Chavez’s parents came to the United States about 20 years ago, leaving a large extended family in Zacatecas, Mexico. They made a good home for their daughter and two sons, but were unable to pursue their own educational dreams. Chavez sees her parents’ struggles as motivation to work even harder, and credits New London High School’s Higher Edge program for helping her to apply to college and complete grant and scholarship applications. Her artwork includes a self-portrait, paintings of flowers, cut drawings and a ceramic version of the Tweedy Bird cartoon character.

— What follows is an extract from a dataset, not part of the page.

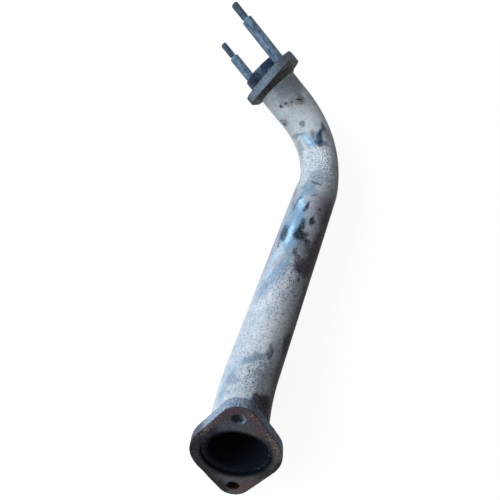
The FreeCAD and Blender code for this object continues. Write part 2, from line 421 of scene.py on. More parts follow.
# %% Dents, bend ripples and the rolled seam
RIPPLE_PITCH = 9.0
RIPPLE_DEPTH = 0.45 * MM
WOBBLE_SIZE = 14 * MM
DENT_SIZE = 22 * MM
DENT_DEPTH = 0.16 * MM
PIT_SIZE = 2.4 * MM
PIT_DEPTH = 0.05 * MM
SEAM_TURN = 21.0
SEAM_WIDTH = 1.6
SEAM_DEPTH = 0.10 * MM
RIM_FADE = 3
BORE_STATION_SKIP = 4
MM_PER_DEGREE = TUBE_RADIUS / MM * math.pi / 180

wobble = lumps(smooth_points, WOBBLE_SIZE, 3)
inner_side = np.clip(toward_centre, 0, 1) ** 2 * line["squeeze"][:, None]
ripple = 0.5 + 0.5 * np.sin(distance_mm * 2 * math.pi / RIPPLE_PITCH + 2.0 * wobble)
dents = 0.5 + 0.5 * lumps(smooth_points, DENT_SIZE, 4)
pits = 0.5 + 0.5 * lumps(smooth_points, PIT_SIZE, 5)
from_seam = (turn_degrees - SEAM_TURN) * MM_PER_DEGREE
seam = np.exp(-(from_seam / SEAM_WIDTH) ** 2)
pressed_in = RIPPLE_DEPTH * inner_side * ripple + DENT_DEPTH * dents + PIT_DEPTH * pits + SEAM_DEPTH * seam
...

Chavez’s scholarship essay detailed her Quinceañera, a Latin American rite of passage as she turned 15. She celebrated her day of quince with her relatives in Mexico, transforming from a girl to a young adult in a series of elaborate steps that included doing her hair and makeup, wearing a formal gown and attending a traditional Mass of Thanksgiving, followed by a lavish party with dancing and symbolic presentations. “My cultural traditions helped me mentally prepare myself by understanding what each tradition meant,” she said. “I was fulfilled because the whole process helped me with my self-esteem; it made me realize I now was ready to become a responsible adult.”
Chavez named Selena Quintanilla, the late Mexican-American pop star, as her favorite performer. She said she likes Selena’s lyrics about the power of love. “I believe she worked very hard and wanted to be a leader. Even though she was pressured by her family, she made her own decisions and I think that’s important in life.”
Chavez wants to be a role model for her younger brother and is passionate about learning, wanting to give back to her community after she graduates. Her favorite book is “Tuesdays with Morrie,” because it teaches lessons about life. “It’s very inspiring and makes you look back at life and think of it in a different way,” Chavez said.